What to produce:
Your answer is a single number: how many lines hold the word "follow"?

Information supplied:
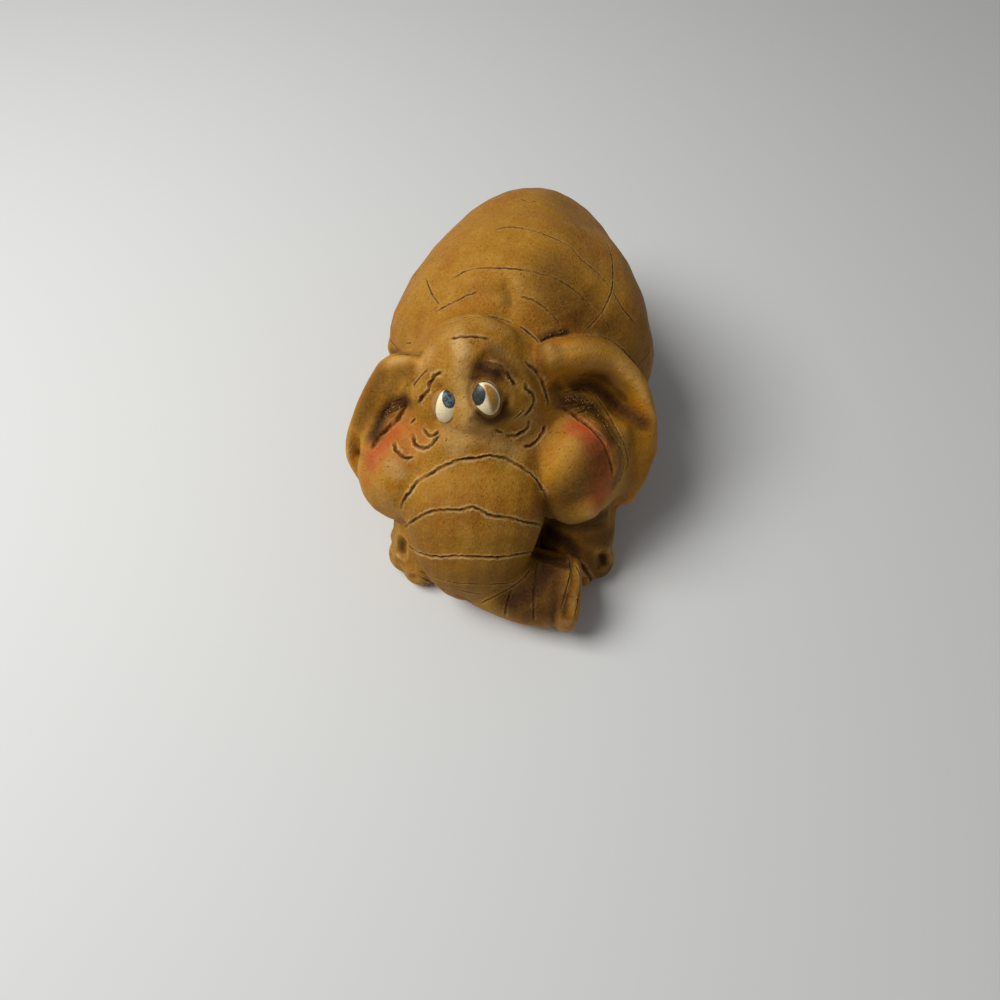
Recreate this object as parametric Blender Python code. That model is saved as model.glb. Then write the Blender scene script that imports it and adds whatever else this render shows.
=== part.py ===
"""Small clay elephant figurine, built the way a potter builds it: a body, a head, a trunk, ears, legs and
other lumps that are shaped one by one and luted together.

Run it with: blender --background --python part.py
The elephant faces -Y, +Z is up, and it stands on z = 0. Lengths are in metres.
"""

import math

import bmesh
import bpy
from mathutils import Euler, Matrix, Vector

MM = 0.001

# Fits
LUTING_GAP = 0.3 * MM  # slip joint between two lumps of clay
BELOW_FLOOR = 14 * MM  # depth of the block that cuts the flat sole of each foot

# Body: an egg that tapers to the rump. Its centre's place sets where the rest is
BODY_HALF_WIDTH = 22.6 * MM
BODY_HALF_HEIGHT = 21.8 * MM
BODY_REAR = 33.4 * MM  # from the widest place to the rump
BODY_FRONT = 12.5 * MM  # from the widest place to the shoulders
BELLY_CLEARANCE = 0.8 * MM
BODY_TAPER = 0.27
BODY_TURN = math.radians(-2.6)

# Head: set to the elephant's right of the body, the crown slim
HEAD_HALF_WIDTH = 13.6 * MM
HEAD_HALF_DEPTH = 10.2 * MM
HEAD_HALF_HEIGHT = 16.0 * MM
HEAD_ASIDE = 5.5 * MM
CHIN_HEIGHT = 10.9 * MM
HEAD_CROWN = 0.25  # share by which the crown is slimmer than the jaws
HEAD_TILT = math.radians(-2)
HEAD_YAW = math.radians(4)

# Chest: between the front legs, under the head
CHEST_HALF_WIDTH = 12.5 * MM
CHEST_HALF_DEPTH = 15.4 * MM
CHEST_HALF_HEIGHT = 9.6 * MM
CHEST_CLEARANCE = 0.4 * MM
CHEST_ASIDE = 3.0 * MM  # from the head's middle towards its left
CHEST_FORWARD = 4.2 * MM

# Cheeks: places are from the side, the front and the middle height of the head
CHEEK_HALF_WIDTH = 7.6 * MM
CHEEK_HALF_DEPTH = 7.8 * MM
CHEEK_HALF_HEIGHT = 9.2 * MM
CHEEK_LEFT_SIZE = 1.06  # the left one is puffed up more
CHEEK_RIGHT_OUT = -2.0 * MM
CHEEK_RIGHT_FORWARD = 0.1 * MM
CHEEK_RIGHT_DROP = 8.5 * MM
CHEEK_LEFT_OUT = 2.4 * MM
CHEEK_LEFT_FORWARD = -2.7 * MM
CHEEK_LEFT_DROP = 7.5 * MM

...

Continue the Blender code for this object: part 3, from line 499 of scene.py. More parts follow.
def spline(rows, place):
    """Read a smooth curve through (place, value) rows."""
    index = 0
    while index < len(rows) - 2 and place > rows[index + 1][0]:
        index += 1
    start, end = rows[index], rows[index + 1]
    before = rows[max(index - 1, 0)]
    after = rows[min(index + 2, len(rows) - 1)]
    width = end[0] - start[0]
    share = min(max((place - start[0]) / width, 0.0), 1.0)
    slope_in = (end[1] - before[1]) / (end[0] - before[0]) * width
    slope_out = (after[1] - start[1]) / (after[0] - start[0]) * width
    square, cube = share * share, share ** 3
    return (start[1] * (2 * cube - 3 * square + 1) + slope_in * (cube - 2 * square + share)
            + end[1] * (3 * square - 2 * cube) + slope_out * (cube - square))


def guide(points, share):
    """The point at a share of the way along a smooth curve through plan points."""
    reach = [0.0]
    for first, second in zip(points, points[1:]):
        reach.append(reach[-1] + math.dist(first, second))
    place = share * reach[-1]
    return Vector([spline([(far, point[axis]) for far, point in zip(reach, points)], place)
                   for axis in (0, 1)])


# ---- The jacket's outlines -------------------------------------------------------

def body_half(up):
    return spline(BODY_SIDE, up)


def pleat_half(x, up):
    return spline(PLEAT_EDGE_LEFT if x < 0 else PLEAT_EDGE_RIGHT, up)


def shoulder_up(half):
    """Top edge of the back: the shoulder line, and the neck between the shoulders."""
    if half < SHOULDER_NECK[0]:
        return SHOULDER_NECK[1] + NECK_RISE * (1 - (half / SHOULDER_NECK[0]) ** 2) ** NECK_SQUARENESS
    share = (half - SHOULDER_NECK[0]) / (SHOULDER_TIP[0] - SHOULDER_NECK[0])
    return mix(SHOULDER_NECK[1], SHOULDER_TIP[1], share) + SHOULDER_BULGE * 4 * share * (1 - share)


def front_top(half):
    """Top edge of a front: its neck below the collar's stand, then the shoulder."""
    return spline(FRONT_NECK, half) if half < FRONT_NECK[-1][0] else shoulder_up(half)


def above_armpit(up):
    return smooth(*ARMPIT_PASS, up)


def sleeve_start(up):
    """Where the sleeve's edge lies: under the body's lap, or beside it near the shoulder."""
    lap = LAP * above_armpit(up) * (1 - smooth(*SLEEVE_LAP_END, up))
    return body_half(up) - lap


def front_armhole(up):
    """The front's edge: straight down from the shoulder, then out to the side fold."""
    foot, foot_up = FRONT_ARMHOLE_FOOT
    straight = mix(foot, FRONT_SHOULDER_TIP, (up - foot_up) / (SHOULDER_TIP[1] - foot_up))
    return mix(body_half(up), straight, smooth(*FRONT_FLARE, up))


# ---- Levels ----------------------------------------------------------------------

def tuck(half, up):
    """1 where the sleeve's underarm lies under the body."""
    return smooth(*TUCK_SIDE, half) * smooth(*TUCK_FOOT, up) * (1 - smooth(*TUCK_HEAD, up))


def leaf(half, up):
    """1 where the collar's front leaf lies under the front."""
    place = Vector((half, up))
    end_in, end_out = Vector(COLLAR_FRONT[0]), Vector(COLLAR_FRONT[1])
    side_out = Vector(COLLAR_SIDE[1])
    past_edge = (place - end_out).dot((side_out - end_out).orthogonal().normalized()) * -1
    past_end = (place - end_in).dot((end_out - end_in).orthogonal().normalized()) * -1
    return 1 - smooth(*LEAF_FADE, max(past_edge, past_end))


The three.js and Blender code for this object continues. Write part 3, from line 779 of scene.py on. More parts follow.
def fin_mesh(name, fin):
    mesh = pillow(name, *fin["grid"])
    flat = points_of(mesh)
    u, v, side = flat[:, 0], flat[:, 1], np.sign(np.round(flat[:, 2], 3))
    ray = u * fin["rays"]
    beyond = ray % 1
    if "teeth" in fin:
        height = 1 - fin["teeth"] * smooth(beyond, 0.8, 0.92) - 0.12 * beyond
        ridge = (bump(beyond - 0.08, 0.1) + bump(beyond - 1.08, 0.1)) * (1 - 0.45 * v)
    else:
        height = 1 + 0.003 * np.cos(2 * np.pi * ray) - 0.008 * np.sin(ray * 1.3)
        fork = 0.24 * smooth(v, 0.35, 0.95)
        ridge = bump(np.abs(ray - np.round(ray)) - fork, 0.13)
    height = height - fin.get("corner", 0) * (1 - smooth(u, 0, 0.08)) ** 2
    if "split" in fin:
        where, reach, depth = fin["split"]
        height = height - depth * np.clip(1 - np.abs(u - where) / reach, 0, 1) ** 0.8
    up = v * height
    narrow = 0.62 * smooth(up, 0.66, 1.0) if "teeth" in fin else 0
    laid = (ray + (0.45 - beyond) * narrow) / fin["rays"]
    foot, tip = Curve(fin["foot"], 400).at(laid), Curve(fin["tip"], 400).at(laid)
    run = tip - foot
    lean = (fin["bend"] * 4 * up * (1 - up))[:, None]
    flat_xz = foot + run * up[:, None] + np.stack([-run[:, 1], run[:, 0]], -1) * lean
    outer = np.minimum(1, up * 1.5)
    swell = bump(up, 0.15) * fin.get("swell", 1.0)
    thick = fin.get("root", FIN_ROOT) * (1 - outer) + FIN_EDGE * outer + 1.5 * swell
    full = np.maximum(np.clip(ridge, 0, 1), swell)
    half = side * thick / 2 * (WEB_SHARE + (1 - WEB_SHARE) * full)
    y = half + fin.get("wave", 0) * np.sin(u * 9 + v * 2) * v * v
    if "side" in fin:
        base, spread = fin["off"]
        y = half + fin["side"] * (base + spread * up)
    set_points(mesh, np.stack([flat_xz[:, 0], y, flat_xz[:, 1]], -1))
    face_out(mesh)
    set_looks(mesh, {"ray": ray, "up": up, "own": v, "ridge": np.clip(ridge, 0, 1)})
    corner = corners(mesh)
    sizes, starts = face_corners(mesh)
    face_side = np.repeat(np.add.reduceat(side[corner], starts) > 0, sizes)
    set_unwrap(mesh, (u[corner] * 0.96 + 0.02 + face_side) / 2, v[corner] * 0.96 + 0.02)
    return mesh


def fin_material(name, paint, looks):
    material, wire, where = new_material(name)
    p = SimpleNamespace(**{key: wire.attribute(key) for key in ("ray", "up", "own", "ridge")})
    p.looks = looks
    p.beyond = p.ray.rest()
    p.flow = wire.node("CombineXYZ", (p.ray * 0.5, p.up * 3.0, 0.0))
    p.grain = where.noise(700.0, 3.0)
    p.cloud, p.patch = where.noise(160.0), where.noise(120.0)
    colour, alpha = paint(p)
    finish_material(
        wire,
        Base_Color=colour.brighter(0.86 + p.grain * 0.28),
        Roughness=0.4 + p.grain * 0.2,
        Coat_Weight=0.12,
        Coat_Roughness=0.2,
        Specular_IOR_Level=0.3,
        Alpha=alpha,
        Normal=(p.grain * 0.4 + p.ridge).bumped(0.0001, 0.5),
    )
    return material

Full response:
2